Aknede Cutibacterium acnes hedefleyen tedaviler, antibakteriyel tedaviler
Akne tedavisinde kullanılan topikal antibiyotikler arasında benzoil peroksit (BP), klindamisin, eritromisin, dapson ve minosiklin bulunur. Bu ajanlar C. acnes konsantrasyonunu azaltır, anti-inflamatuar özelliklere sahiptir ve etkinliği artırmak için topikal retinoidlerle birleştirilebilir. BP, keratini parçalayan ve diğer antibiyotiklerle monoterapinin aksine antimikrobiyal dirence yol açmadan C. acnes'in peroksidasyonuna neden olan serbest radikalleri serbest bırakır. Klindamisin, C. acnes'in eritromisine karşı direnç olduğunda tercih edilir. Topikal dapson, renkli ciltlerde, iltihaplı aknesi olan kadınlarda ve/veya hassas ciltli, alerjisi veya diğer kontrendikasyonları olanlarda da ilk tedavi olarak kullanılabilen daha yeni bir ikinci basamak ajandır. Daha yeni bir ajan olan topikal minosiklinin, iltihaplı akne tedavisinde mükemmel bir etkinliğe sahip olduğu gösterilmiştir. Son olarak, sodyum sülfasetamid, kükürt, salisilik asit ve azelaik asit, akne tedavisinde faydalı olabilecek antimikrobiyal özelliklere sahip diğer topikal ajanlardır. Salisilik asit ve azelaik asit, inflamasyon sonrası hiperpigmentasyonun tedavisinde kullanılabilir.

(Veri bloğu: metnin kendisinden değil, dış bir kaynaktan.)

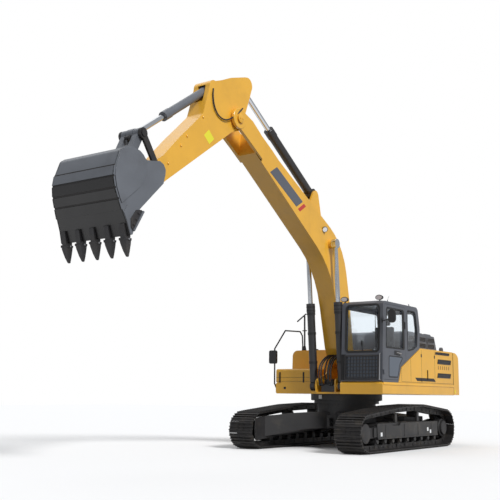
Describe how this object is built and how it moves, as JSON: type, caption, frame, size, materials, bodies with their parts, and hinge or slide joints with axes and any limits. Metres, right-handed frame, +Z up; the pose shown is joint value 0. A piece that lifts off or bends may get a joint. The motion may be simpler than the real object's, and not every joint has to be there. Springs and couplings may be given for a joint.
{
  "type": "crawler excavator",
  "caption": "Crawler excavator with slewing house, hollow cab with hinged door, bent boom, arm, toothed bucket and linked cylinders.",
  "frame": {"origin": "on the ground under the middle of the whole machine's length and width, as it stands in the pose shown", "axes": "+X forward along the tracks towards the bucket, +Y to the cab side, +Z up"},
  "size_m": [12.168, 3.3656, 7.4029],
  "materials": {
    "yellow": "gloss",
    "black": "satin",
    "track_steel": "rough",
    "cab_grey": "satin",
    "glass": "clear",
    "seat_fabric": "woven",
    "chrome": "polished",
    "bucket_grey": "satin",
    "mirror_black": "satin",
    "lamp": "clear",
    "engine_iron": "cast"
  },
  "bodies": {
    "undercarriage": {"centre_frame": "black", "track_frame_left": "black", "track_frame_right": "black", "track_left": "track_steel", "track_right": "track_steel", "idlers": "black", "sprockets": "black", "rollers": "black"},
    "house": {"slew_ring": "black", "deck": "yellow", "boom_mount": "yellow", "counterweight": "yellow", "hood_left": "yellow", "hood_core": "yellow", "engine_cover": "black", "engine": "engine_iron", "tool_box": "yellow", "tank": "yellow", "handrail": "black", "mirrors": "mirror_black", "lamps": "lamp", "cab_shell": "cab_grey", "cab_glass": "glass", "seat": "seat_fabric"},
    "door": {"cab_door": "cab_grey", "door_glass": "glass"},
    "boom": {"boom": "yellow"},
    "boom_barrels": {"boom_barrels": "black"},
    "boom_rods": {"boom_rods": "chrome"},
    "arm_barrel": {"arm_barrel": "black"},
    "arm_rod": {"arm_rod": "chrome"},
    "arm": {"arm": "yellow"},
    "bucket_barrel": {"bucket_barrel": "black"},
    "bucket_rod": {"bucket_rod": "chrome"},
    "side_links": {"side_links": "black"},
    "bucket_link": {"bucket_link": "black"},
    "bucket": {"bucket": "bucket_grey", "teeth": "bucket_grey"}
  },
  "joints": [
    {"name": "slew", "type": "hinge", "parent": "undercarriage", "child": "house", "pos_m": [-2.56, 0, 1.05], "axis": [0, 0, 1], "continuous": true},
    {"name": "boom_lift", "type": "hinge", "parent": "house", "child": "boom", "pos_m": [-2.463, 0, 1.945], "axis": [0, -1, 0], "range_deg": [-71, 23]},
    {"name": "arm_swing", "type": "hinge", "parent": "boom", "child": "arm", "pos_m": [2.178, 0, 6.431], "axis": [0, 1, 0], "range_deg": [-53, 70]},
    {"name": "bucket_curl", "type": "hinge", "parent": "arm", "child": "bucket", "pos_m": [4.79, 0, 4.53], "axis": [0, 1, 0], "range_deg": [-52, 108]},
    {"name": "door_open", "type": "hinge", "parent": "house", "child": "door", "pos_m": [-1.494, 1.478, 2.3], "axis": [0, 0, -1], "range_deg": [0, 85]},
    {"name": "boom_barrel_turn", "type": "hinge", "parent": "house", "child": "boom_barrels", "pos_m": [-1.704, 0, 1.36], "axis": [0, -1, 0], "range_deg": [-67, 22]},
    {"name": "boom_rod_slide", "type": "slide", "parent": "boom_barrels", "child": "boom_rods", "axis": [0.0835, 0, 0.9965], "range_m": [-1.13, 0.37]},
    {"name": "arm_barrel_turn", "type": "hinge", "parent": "boom", "child": "arm_barrel", "pos_m": [-0.935, 0, 5.589], "axis": [0, 1, 0], "range_deg": [-4, 5]},
    {"name": "arm_rod_slide", "type": "slide", "parent": "arm_barrel", "child": "arm_rod", "axis": [0.8541, 0, 0.5202], "range_m": [-0.72, 0.95]},
    {"name": "bucket_barrel_turn", "type": "hinge", "parent": "arm", "child": "bucket_barrel", "pos_m": [2.896, 0, 6.847], "axis": [0, 1, 0], "range_deg": [-2, 4]},
    {"name": "bucket_rod_slide", "type": "slide", "parent": "bucket_barrel", "child": "bucket_rod", "axis": [0.8134, 0, -0.5817], "range_m": [-0.37, 0.75]},
    {"name": "side_link_turn", "type": "hinge", "parent": "arm", "child": "side_links", "pos_m": [4.494, 0, 4.909], "axis": [0, 1, 0], "range_deg": [-38, 78]},
    {"name": "bucket_link_turn", "type": "hinge", "parent": "bucket", "child": "bucket_link", "pos_m": [5.185, 0, 4.803], "axis": [0, 1, 0], "range_deg": [-71, 35]}
  ],
  "couplings": [
    {"joint": "boom_barrel_turn", "follows": "boom_lift", "ratio": 0.94},
    {"joint": "boom_rod_slide", "follows": "boom_lift", "m_per_rad": 0.9003},
    {"joint": "arm_barrel_turn", "follows": "arm_swing", "ratio": 0.06},
    {"joint": "arm_rod_slide", "follows": "arm_swing", "m_per_rad": 0.7668},
    {"joint": "bucket_barrel_turn", "follows": "bucket_curl", "ratio": 0.03},
    {"joint": "bucket_rod_slide", "follows": "bucket_curl", "m_per_rad": 0.3884},
    {"joint": "side_link_turn", "follows": "bucket_curl", "ratio": 0.71},
    {"joint": "bucket_link_turn", "follows": "bucket_curl", "ratio": -0.65}
  ]
}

Sistemik antibiyotikler akne tedavisinin bir diğer temel taşıdır; tetrasiklinler en çok kullanılanlardır ve doksisiklin, minosiklin ve daha yeni ajan sarekisin ile birlikte kullanılırlar. Bakteriyel ribozomların 30S alt birimini inhibe ederler ve akne tedavisinde submikrobiyal dozajın sürekli etkinliğiyle kanıtlandığı gibi güçlü anti-inflamatuar özelliklere sahiptirler. Penisilinler, sülfonamitler ve makrolidler daha az yaygın olarak kullanılır.
Aknede yara iyileşmesini hedefleyen tedaviler
Kortikosteroidlerin topikal formları, hipertrofik skar gelişiminin akut fazında birinci basamak tedavi olarak kullanılmaktadır. Ayrıca, hipertrofik skarın erken evresinde kortikosteroid enjeksiyonları da uygulanabilir.
Post-inflamatuar hiperpigmentasyon için topikal C vitamini, hidrokinon, azelaik asit, traneksamik asit ve kimyasal peeling yöntemleri tercih edilebilir. Hipertrofik skar ve keloidlerde topikal kortikosteroid enjeksiyonu, C vitamini, hidrokinon, azelaik asit, traneksamik asit, kimyasal peeling, TGFβ inhibitörü, IL-6 antikoru, IL-17 antikoru, trombositten zengin plazma (PRP), lazer, radyoterapi, kompresyon tedavisi ve mekanoterapi uygulanabilir.